AIG reportedly insured the planes against all risks, except for those military involving action. Lloyd’s underwrote policies for war-related risks, for a total coverage of $3.48 billion.

But in written defenses filed with the court, AIG argues that the Russian airlines’ actions were a function of “political purposes,” thereby nullifying the need for any payments. Lloyd’s asserts its policies are enforceable only if the planes were destroyed.

In the European litigation, several aviation insurers–including several of those Carlyle named in the Miami complaint–”have formally represented to courts that the Russian Government took steps amounting to confiscation, seizure, restraint and/or detention of foreign-leased aircraft during or before the first week of March, 2022,” according to the Carlyle suit.

Yet, the insurers have yet to pay any money for the claims.

Unsuccessful repossessions

In their lawsuits, the South Florida leasing companies assert they did all they could to retrieve their planes either before or shortly after the breakout of hostilities.

They say they were unable to retrieve their planes after the Kremlin ordered the Russian airlines not to turn them back to their owners.

In Aviator Capital’s case, the company tried to retrieve three Airbus jetliners from the Russian carrier Red Wings. Those efforts were unsuccessful.

The company also had leased or subleased planes with engines to the Ukrainian carriers UIA and Azur Air Ukraine.

A month before the invasion, Aviator Capital tried to retrieve its planes and engines but the impending outbreak of hostilities and the resignations of the company’s contacts at both airlines made any recovery impossible.

After the invasion, the company’s aircraft and engines operating in Ukraine were grounded due to the close of Ukrainian airspace, its suit says.

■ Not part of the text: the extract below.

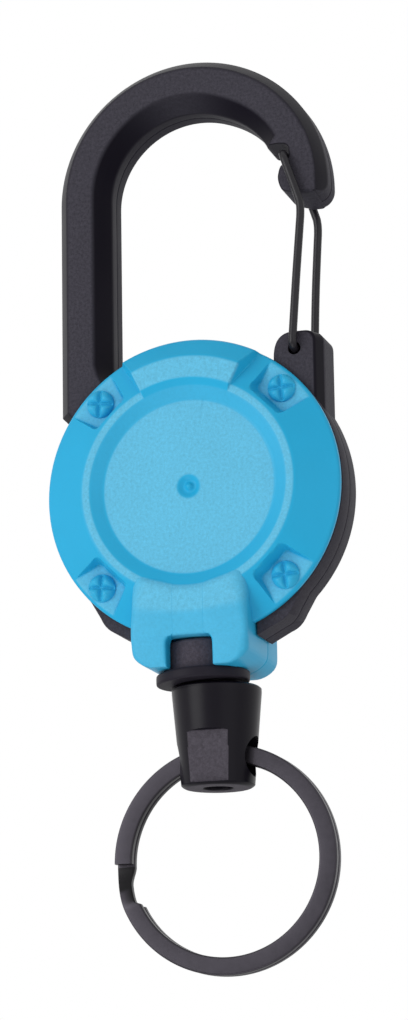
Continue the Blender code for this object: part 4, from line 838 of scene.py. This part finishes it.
def hook(black):
    """Leg and arch: a section with bevels and parting grooves, carried along the stations.

    The inner reach follows a table of (degrees round the arch, reach) from the wire's notch
    to the slanted tip, where the degrees run on by 4.3 a millimetre down the straight. The
    outer reach runs in at the leg's foot, and as a quarter circle at the tip's corner. The
    inner bevel runs out at the disc and from the notch on, and the corner eats the outer one.
    The tip is closed by rings that shrink and sink as a quarter circle.
    """
    def near_end(reach):
        """0 up to the tip's last reach of height, then growing evenly to 1."""
        return np.where(falling, np.clip(1 - (base_z - TIP_END) / reach, 0, 1), 0.0)

    base_z, turn = hook_rows()
    leg, falling = turn == 0, turn >= math.pi - 1e-6
    station = np.degrees(turn) + np.where(falling, (HOOK_HIGH - base_z) * 4.3, 0.0)
    tip_line = curve_through([(150.0, 12.6), (154.0, 12.62), (156.5, 12.95), (158.5, 14.3),
                              (160.5, 15.25), (163.0, 15.6), (168.0, 15.3), (170.5, 14.6),
                              (172.8, 13.8), (177.0, 13.4), (180.0, 13.35), (183.2, 13.5),
                              (186.5, 13.85), (188.6, 14.5), (190.3, 15.6), (191.4, 16.6)], 8)
    inner = HOOK_INNER + 0.45 * ramp(turn, 1.9, 2.6)
    disc_edge = np.sqrt(np.clip(16.25 ** 2 - base_z ** 2, 0, None)) + HOOK_LEFT
    inner = np.where(leg, np.maximum(inner, disc_edge), inner)
    inner = np.where(station > 150.0, np.interp(station, *tip_line.T), inner)
    outer = HOOK_OUTER - np.where(leg, np.clip(12.8 - base_z, 0, None), 0.0)
    outer = outer - 2.1 * (1 - quarter(near_end(2.3)))
    lean = near_end(0.6)
    front = -FRAME_HALF + 0.45 * lean ** 2
    back = FRAME_HALF - 0.25 * lean ** 3
    fade = np.where(leg, ramp(base_z, 14.5, 19.5), 1.0)
    bluff = ramp(station, 153.0, 157.5)
    bevel_in = 2.03 * fade * (1 - bluff) + 0.18 * bluff
    wall_in = -0.8 * (1 - bluff) + (front + 0.18) * bluff
    bevel_out = 1.82 - 0.65 * ramp(turn, 1.4, math.pi)
    eaten = np.where(turn > 2.0, np.clip((HOOK_OUTER - outer) / bevel_out, 0, 0.9), 0.0)
    wall_out = front + (-0.8 - front) * (1 - eaten)
    bevel_out = bevel_out * (1 - eaten)
    part, gap, dent = 1.2, 0.14, 0.10
    corners = [(inner, wall_in), (inner + bevel_in, front), (outer - bevel_out, front),
               (outer, wall_out), (outer, part - gap), (outer - dent, part),
               (outer, part + gap), (outer, back - 0.4), (outer - 0.4, back),
               (inner + 0.3, back), (inner, back - 0.3), (inner, part + gap),
               (inner + dent, part), (inner, part - gap)]
    radii = [0.35, 0.4, 0.4, 0.35, 0.03, 0.03, 0.03, 0.3, 0.3, 0.3, 0.3, 0.03, 0.03, 0.03]
    grains = [0, 1, 0, 0.5, 0.3, 0.3, 0.6, 0, 1, 0, 0.5, 0.3, 0.3, 0.4]
    section, grain = soften(corners, radii, grains)
    near_tip = ramp(station, 155.0, 160.0)[:, None]
    grain = grain + near_tip * 0.25 * (grain > 0.3) * (grain < 0.9)
    # Painted sheen: the inner bevel over the arch's top gets a lighter grained tone.
    painted_sheen = 0.6 * np.exp(-((turn - 1.45) / 0.42) ** 2)[:, None]
    grain[:, 3:7] = np.maximum(grain[:, 3:7], painted_sheen)
    y = section[..., 1]
    x, z = polar(section[..., 0], turn[:, None])
    slant = 0.55 * near_end(1.2)[:, None] ** 2 * np.clip(0.5 - y / (2 * FRAME_HALF), 0, 1)
    points = joined(HOOK_LEFT - x, y, base_z[:, None] + z + slant)
    last, middle = points[-1], points[-1].mean(axis=0)
    bend = np.linspace(0, math.pi / 2, 6)[1:, None]
    tip = middle + (last - middle) * (1 - 0.13 * (1 - np.cos(bend)))[..., None]
    tip[..., 2] = last[:, 2] - 0.25 * np.sin(bend)
    points = np.concatenate([points, tip])
    grain = np.concatenate([grain, np.full((len(tip), grain.shape[1]), 0.85)])
    return piece("hook", points, black, "housing", "black_nylon", grain=grain, sharp=38)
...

Carlyle, meanwhile, had the bigger task of trying to extract 16 Boeings and seven Airbuses leased to 12 airlines in Russia, according to its court filing. Five of the Boeings were leased to Utair, a regional carrier operating out of western Siberia.

The company even went to the extent of securing storage facilities for the planes in Spain and the United Kingdom.

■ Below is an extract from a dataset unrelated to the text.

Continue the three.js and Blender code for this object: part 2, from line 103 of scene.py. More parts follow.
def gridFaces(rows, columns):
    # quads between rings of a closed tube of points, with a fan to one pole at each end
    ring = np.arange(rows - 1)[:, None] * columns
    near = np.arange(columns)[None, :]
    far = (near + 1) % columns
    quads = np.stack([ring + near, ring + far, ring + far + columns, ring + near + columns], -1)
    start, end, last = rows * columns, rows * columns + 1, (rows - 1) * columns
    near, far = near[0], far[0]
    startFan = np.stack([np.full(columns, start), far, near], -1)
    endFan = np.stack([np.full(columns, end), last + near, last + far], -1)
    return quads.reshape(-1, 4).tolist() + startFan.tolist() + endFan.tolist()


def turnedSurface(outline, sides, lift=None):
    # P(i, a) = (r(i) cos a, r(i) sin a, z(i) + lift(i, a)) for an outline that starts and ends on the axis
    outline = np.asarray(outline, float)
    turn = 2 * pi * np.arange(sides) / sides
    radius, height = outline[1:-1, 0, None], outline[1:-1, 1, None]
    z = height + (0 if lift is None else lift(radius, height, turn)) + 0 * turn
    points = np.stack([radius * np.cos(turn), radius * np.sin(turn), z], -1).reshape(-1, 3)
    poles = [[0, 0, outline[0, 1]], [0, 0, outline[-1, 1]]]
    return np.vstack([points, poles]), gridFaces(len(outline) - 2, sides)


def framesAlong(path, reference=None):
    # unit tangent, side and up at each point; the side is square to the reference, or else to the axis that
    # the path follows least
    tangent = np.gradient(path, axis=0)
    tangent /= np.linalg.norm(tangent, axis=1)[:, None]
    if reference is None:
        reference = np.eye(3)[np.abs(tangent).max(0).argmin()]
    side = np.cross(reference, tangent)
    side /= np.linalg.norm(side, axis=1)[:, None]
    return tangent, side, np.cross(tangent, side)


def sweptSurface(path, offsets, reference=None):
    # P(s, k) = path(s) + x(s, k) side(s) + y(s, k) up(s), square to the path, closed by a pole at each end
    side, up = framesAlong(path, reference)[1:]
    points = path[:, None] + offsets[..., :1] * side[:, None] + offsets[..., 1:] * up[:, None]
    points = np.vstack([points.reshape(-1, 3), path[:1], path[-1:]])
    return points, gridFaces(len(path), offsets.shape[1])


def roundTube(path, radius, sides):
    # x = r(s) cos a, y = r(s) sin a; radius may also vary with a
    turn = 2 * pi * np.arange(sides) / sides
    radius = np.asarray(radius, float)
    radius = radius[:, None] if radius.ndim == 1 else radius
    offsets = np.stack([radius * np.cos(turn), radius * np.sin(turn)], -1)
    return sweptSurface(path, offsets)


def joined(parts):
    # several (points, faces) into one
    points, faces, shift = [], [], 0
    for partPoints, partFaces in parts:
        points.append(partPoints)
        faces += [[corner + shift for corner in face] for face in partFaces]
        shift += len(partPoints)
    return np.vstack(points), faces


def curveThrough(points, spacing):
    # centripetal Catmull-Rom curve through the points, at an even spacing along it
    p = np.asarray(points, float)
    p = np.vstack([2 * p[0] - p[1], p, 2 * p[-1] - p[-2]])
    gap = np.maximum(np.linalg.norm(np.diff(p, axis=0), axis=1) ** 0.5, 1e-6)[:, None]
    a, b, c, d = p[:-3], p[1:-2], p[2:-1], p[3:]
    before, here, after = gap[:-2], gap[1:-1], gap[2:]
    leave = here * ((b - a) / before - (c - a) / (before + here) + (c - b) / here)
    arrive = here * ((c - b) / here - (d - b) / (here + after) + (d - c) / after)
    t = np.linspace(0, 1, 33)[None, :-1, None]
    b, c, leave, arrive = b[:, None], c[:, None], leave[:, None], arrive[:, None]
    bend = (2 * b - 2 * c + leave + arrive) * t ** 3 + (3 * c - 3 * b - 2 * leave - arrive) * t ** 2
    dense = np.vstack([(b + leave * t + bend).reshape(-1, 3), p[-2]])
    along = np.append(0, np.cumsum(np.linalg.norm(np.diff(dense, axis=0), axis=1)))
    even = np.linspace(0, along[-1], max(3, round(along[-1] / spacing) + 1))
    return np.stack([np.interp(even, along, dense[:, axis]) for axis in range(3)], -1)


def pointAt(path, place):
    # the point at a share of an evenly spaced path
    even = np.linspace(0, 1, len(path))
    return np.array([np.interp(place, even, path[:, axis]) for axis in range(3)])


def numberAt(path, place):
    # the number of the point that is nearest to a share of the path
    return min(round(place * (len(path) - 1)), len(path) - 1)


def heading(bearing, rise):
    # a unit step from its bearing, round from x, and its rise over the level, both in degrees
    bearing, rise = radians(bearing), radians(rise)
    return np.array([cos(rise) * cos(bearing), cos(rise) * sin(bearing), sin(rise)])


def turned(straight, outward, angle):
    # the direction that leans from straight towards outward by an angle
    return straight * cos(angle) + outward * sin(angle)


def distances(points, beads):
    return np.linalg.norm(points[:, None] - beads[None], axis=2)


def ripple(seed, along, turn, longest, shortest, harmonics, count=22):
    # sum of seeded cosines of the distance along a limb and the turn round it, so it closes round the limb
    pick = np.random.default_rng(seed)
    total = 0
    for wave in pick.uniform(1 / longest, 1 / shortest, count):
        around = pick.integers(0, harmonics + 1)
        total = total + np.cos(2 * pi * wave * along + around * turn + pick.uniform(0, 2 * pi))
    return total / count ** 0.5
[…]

Three days after the invasion, the company sent letters to the airlines requesting the return of all 23 planes in their possession.

Elusive planes

But on the same day, the Russian government restricted flights through its airspace from the neighboring nations of Latvia, Lithuania, Slovenia, and Estonia. And all of the airlines advised Carlyle that it would not be possible to return the planes due to Russian government restrictions.

On February 28, the lawsuit says, Russian officials met with top executives of several carriers including Aeroflot, S7 Airlines, Ural 15 Airlines and Utair. Their tacit message: “that aircraft leased from foreign lessors must not be returned.”

Moreover, air carriers from 36 countries including the U.S., United Kingdom and all of the European Union states would need special government permits to fly in and out of Russia.

Throughout early March, Carlyle said it made a series of repossession efforts, even hiring crews to fly the planes out of Russia.

But Russia intensified its restrictions to keep the planes in a bid to prevent the collapse of its civil aviation system.

According to Russian media, the Russian government moved to re-register Russian-operated foreign registered leased aircraft, the Carlyle suit says.

Starting in April, the suit says, “the Russian Government additionally instructed Russian airlines to operate flights using foreign-owned aircraft, even if doing so would contravene the wishes of the aircraft’s owners and lessors and violate the terms of any leases.”

Most of the Carlyle planes are still in Russia, the suit says, although one was flown to the nearby nations of Tajikistan and Uzbekistan, while another was flown to Kyrgyzstan. Efforts to retrieve the planes were unsuccessful.

Another plane ended up in Egypt “and has remained there for months,” the suit says. But the Egyptian Civil Aviation Authority was uncooperative and did not recognize Carlyle’s ownership.